Annual volume purchased: 37.8 metric tons
Price model*: World market price + $600 per metric ton (3x the Fairtrade premium)
Price paid by Taza**: $3820 per metric ton
Price paid to Farmers***: $1944 per metric ton
Percent paid to Farmers: 50.9%
Additional Benefits to Farmers: Centralized cacao fermentation and drying; Price stability; Agronomic assistance; Cacao sector support

The Upside: Transforming Haiti’s cacao industry
The Challenge: Transforming Haiti’s cacao industry


PISA | Taza Chocolate Supply Chain

Haiti’s cacao industry has traditionally sold the majority of its harvest into low-paying commodity markets. Produits Des Iles SA (PISA) is pioneering a more sustainable model. By investing in first-class fermentation and drying, the company seeks to build direct relationships with chocolate makers who pay high prices for quality cacao. Realizing this vision, however, is neither easy nor inexpensive. As a start-up company operating in an immensely challenging environment, PISA illustrates the crucial role of context in understanding price.

This past year, PISA paid its network of farmers an average of $1944 per metric ton. This is about $170 less than the average price paid to cacao farmers globally, and though it may seem as though PISA was making large profits, nothing could be further from the truth. Processing and exporting cacao is not easy anywhere, but it is undeniable that PISA faces a more daunting - and costly - set of challenges than most.

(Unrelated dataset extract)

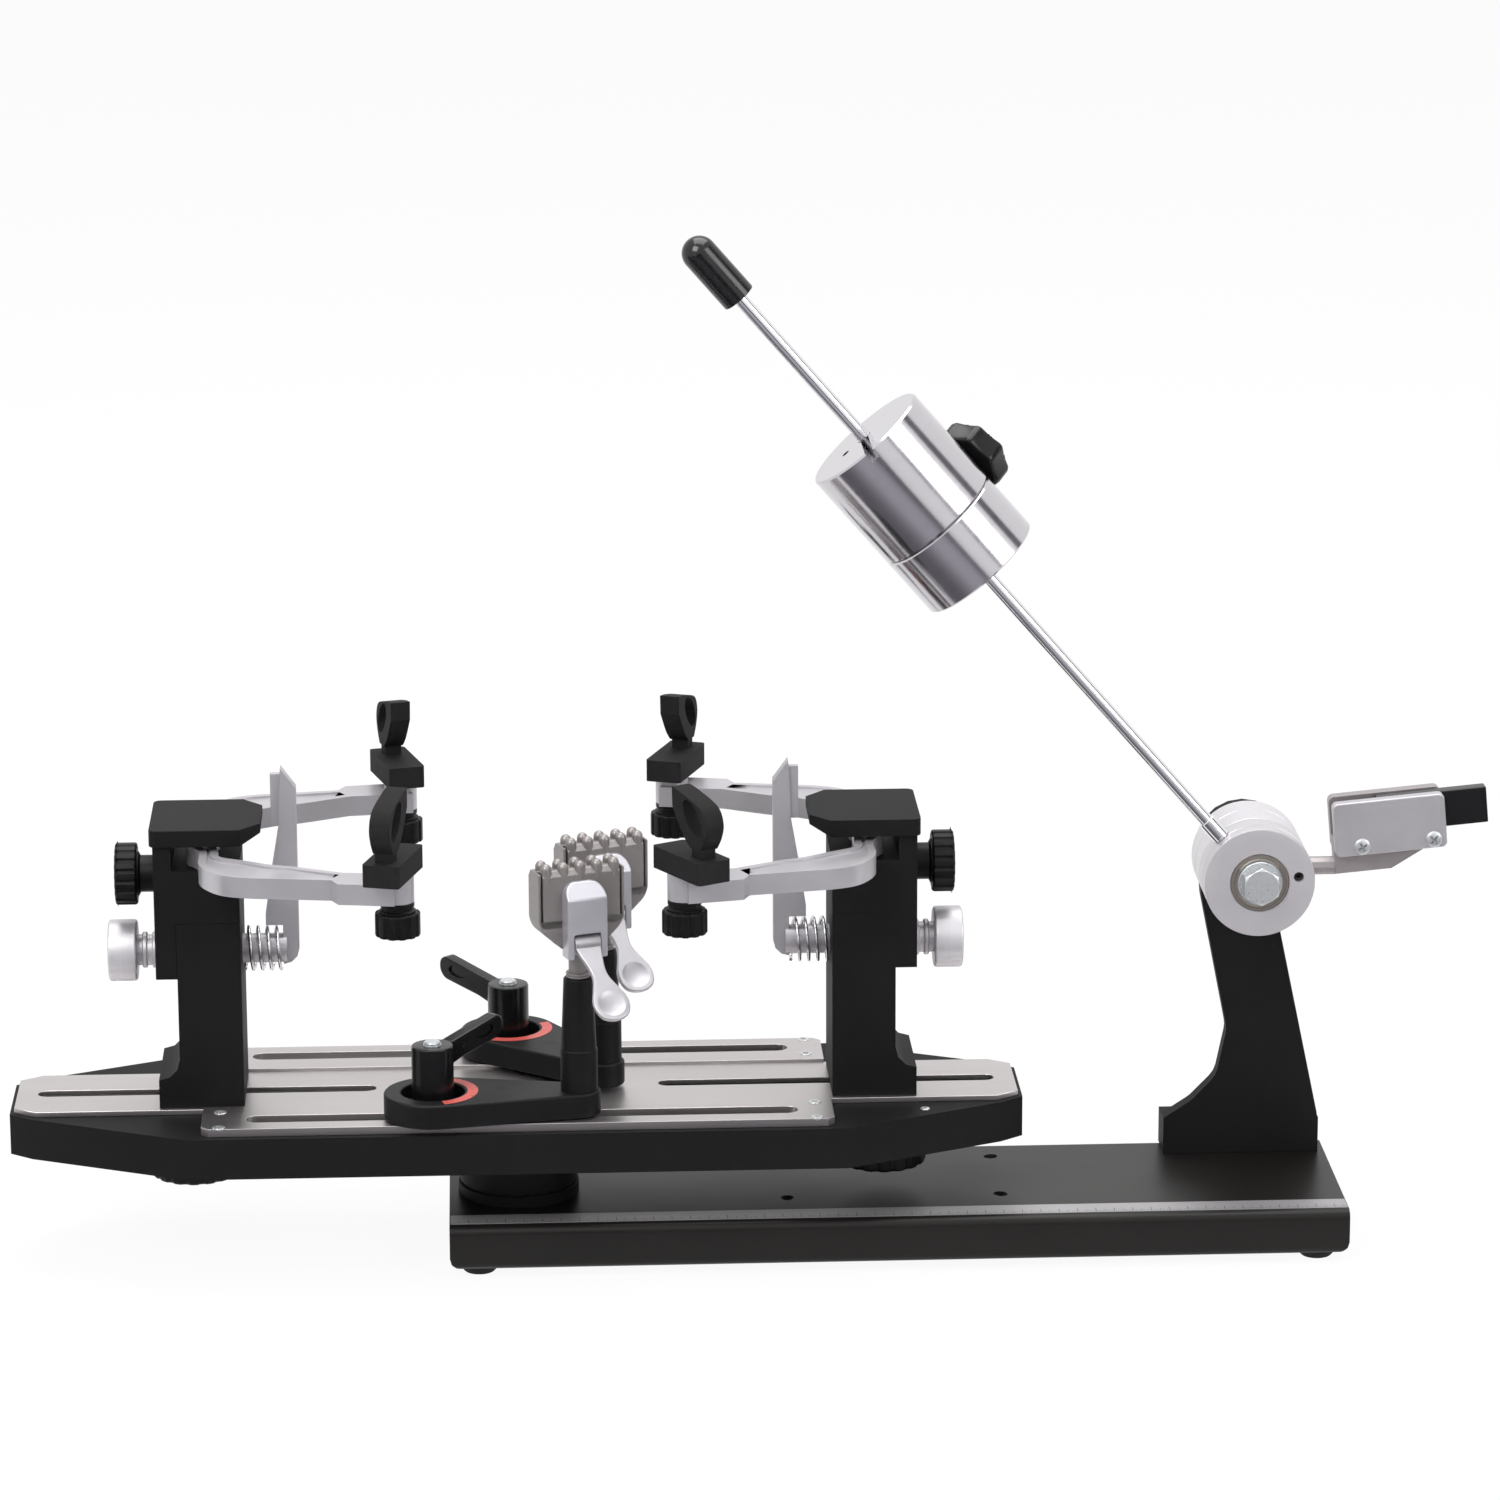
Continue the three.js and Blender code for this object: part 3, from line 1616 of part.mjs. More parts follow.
function tensioner() {
  const knob = mesh("weight_knob", starKnob(), blackPlastic);
  knob.position.set(0, armPlaneY, starKnobAlong);
  knob.rotation.z = radians(starKnobTilt);
  const arm = new THREE.Group();
  arm.add(
    mesh("arm_hub", armHub(), aluminium),
    mesh("arm_rod", armRod(), chrome),
    mesh("rod_grip", rodGrip(), blackRubber),
    mesh("main_weight", mainWeight(), aluminium),
    mesh("add_on_weight", weight(weightStart, weightSeam - fit).translate([0, armPlaneY, 0]), aluminium),
    knob,
  );
  arm.rotation.y = radians(90 - armLean);
  const drum = new THREE.Group();
  drum.add(
    mesh("tension_drum", tensionDrum(), aluminium),
    mesh("gripper_body", gripperBody(), castAluminium),
    mesh("gripper_front_plate", gripperFrontPlate(), aluminium),
    mesh("gripper_jaw", gripperJaw(), blackPlastic),
  );
  const all = new THREE.Group();
  all.position.set(axleX, 0, axleZ);
  all.add(arm, drum);
  return all;
}

function sideParts(corner, side, splay) {
  const [u, v] = supportPlace();
  const made = mesh(corner + "_support", support(), blackRubber);
  const knob = mesh(corner + "_support_knob", supportKnob(), blackPlastic);
  const turn = side * (supportAngles[corner] - 90);
  const holder = groupAt(u + armPinInset, side * (v - armPinSpread), 0, turn, made, knob);
  const arm = mesh(corner + "_side_arm", sideArm(side), castAluminium);
  return groupAt(-armPinInset, side * armPinSpread, 0, side * splay, arm, holder);
}

// The right tower is the left one turned about, so its front arm is the one with v positive.
function tower(name, index) {
  const frontSide = index ? 1 : -1;
  const lock = mesh(name + "_lock_knob", lockKnob(), blackPlastic);
  lock.position.x = lockU;
  const adjuster = mesh(name + "_adjuster_knob", adjusterKnob(), blackPlastic);
  adjuster.position.z = adjusterZ;
  const knob = mesh(name + "_holder_knob", holderKnob(), aluminium);
  knob.position.z = holderZ;
  const coil = mesh(name + "_holder_spring", spring(), chrome);
  coil.position.z = holderZ;
  return groupAt(
    towerInnerFaces[index],
    0,
    0,
    towerAngles[index],
    mesh(name + "_tower_column", towerColumn(), blackCast),
    mesh(name + "_tower_head", towerHead(), blackCast),
    mesh(name + "_holder_blade", holderBlade(), castAluminium),
    lock,
    adjuster,
    knob,
    coil,
    sideParts("front_" + name, frontSide, armSplays[index]),
    sideParts("rear_" + name, -frontSide, armSplays[index]),
  );
}

function clamp(name) {
  const [x, y] = clampHubs[name];
  const spoon = mesh(name + "_clamp_spoon_lever", spoonLever(), castAluminium);
  spoon.position.set(0, pinY, pinZ);
  const head = groupAt(
    clampReach,
    0,
    0,
    headAngles[name] - clampAngles[name],
    mesh(name + "_clamp_head", clampHead(), jawSteel),
    mesh(name + "_clamp_jaw", frontJaw(), jawSteel),
    spoon,
  );
  const base = mesh(name + "_clamp_base", clampBase(), blackPlastic);
  const lever = mesh(name + "_clamp_base_lever", baseLever(), blackPlastic);
  return groupAt(
    x,
    y,
    0,
    0,
    mesh(name + "_clamp_bolt", clampBolt(), brushedSteel),
    groupAt(0, 0, 0, clampAngles[name], base, head),
    groupAt(0, 0, 0, leverAngles[name], lever),
  );
}

function turntable() {
  return [
    mesh("turntable_frame", turntableFrame(), blackCast),
    mesh("center_rail", centerRail(), brushedSteel),
    mesh("front_deck_plate", deckPlate().mirror([0, 1, 0]), brushedSteel),
    mesh("rear_deck_plate", deckPlate(), brushedSteel),
    tower("left", 0),
    tower("right", 1),
    clamp("front"),
    clamp("rear"),
  ];
}

console.log("least gap between the spring's coils: " + springSelfGap(springPath()).toFixed(2) + " mm");

const group = new THREE.Group();
group.add(...baseParts(), tensioner(), ...turntable());

// The origin lies under the middle of the whole machine, on the table.
const bounds = new THREE.Box3().setFromObject(group, true);
group.position.set(
  -(bounds.min.x + bounds.max.x) / 2,
  -(bounds.min.y + bounds.max.y) / 2,
  -bounds.min.z,
);

export default group;
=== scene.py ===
"""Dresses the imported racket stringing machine: finishes, rounded edges, flutes, springs, screws, studio."""
import math

import bmesh
import bpy
from bpy.props import FloatProperty, FloatVectorProperty, IntProperty, PointerProperty
from mathutils import Matrix, Vector


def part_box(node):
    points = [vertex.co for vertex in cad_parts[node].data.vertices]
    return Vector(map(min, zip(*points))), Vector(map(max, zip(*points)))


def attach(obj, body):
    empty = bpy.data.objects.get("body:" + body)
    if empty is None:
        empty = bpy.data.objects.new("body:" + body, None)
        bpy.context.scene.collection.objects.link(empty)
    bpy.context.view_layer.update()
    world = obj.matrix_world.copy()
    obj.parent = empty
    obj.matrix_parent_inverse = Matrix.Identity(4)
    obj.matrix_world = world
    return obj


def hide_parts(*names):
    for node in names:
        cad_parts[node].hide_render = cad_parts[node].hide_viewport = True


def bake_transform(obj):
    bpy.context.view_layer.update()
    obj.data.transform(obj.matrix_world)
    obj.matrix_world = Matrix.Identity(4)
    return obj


bl_info = {
    "name": "Racket Stringing Machine",
    "version": (1, 0, 0),
    "blender": (4, 5, 0),
    "location": "View3D > Sidebar > Stringer",
    "description": "Builds the dressed pieces of a drop-weight racket stringing machine on its fixed frame",
    "category": "Object",
}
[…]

First, small farms and old trees mean Haitian cacao farmers produce very little. PISA must collect beans from nearly 1500 producers in order to export 100 metric tons of cacao per year. Across the border in the Dominican Republic, ÖKO Caribe works with only 180 highly productive farmers and exports 10 times as much. Logistical challenges also include certifying the supply chain as organic, an effort that requires 15 field officers who must register, visit and train producers in organic production. The cost of doing business grows further due to limited infrastructure including poor roads and unreliable ports drubbed by natural disasters. Finally, a lack of industry collaboration and government support fails to generate public goods such as agronomic extension services.

And still, PISA has already had a major impact on the cacao market and farmers’ incomes. Prior to PISA, the regional market was dominated by a 200-year old company that paid farmers just above $500 per metric ton. Since launching two years ago, PISA’s presence has increased competition and pushed bean prices up 300 percent. Furthermore, by driving to producers’ farms to pick up the cacao in unfermented form, the company has reduced farmers’ labor; they no longer need to process the cacao themselves before transporting it by donkey, bus or friend’s truck to an intermediary who promises one price and pays another.

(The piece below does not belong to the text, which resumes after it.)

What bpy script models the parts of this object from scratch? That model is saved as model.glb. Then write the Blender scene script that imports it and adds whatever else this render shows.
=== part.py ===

While not immediately apparent, PISA’s effort to transform the chocolate world’s perception of Haitian cacao may end up having the greatest impact of all. Since Taza began working with the company, PISA’s exceptional beans have made their way to over a dozen additional craft chocolate makers in the US, Europe and Japan, winning awards along the way. We hope that this recognition will drive further price increases for PISA and its farmer network, and that a healthy cacao sector translates into a more verdant, resilient and prosperous Haiti.

Watch the sourcing journey unfold. View a video about Taza and PISA's partnership here.

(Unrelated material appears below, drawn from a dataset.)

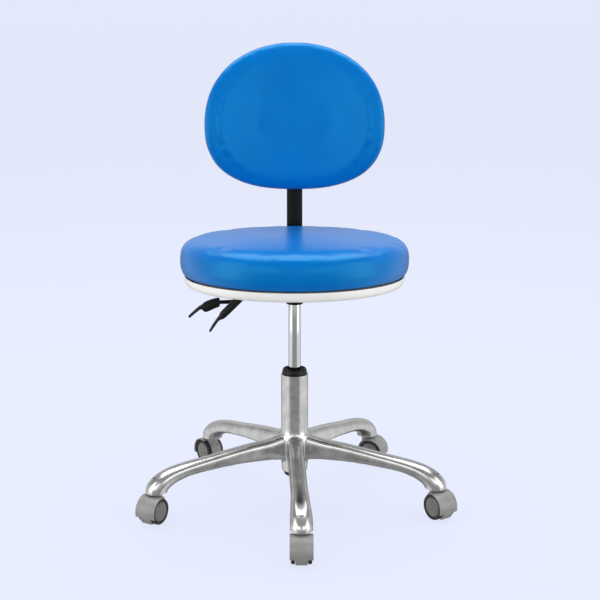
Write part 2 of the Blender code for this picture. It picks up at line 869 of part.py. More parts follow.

At day's end, PISA employees transport sun-dried cacao from open-air patios to covered decks that protect the beans from overnight rain.

*For Taza's purposes, a cacao price is fixed when the dollar amount is agreed upon and will not be affected by daily fluctuations in the world market price. In turn, it allows the partner to guarantee a fixed price to farmers at the start of the harvest season. Alternatively, Taza and a partner may negotiate a premium above the fluctuating world market price. This is a more common model in the industry and one used by Fair Trade, among others. The complexity and pros and cons of each model are outside the scope of this report.

**Price Paid by Taza is equal to the negotiated fixed price or to the negotiated premium plus the world market price on the day the contract is closed.

***Price Paid to Farmers is calculated as the average price paid by the partner to farmers between July 1, 2015 and June 30, 2016.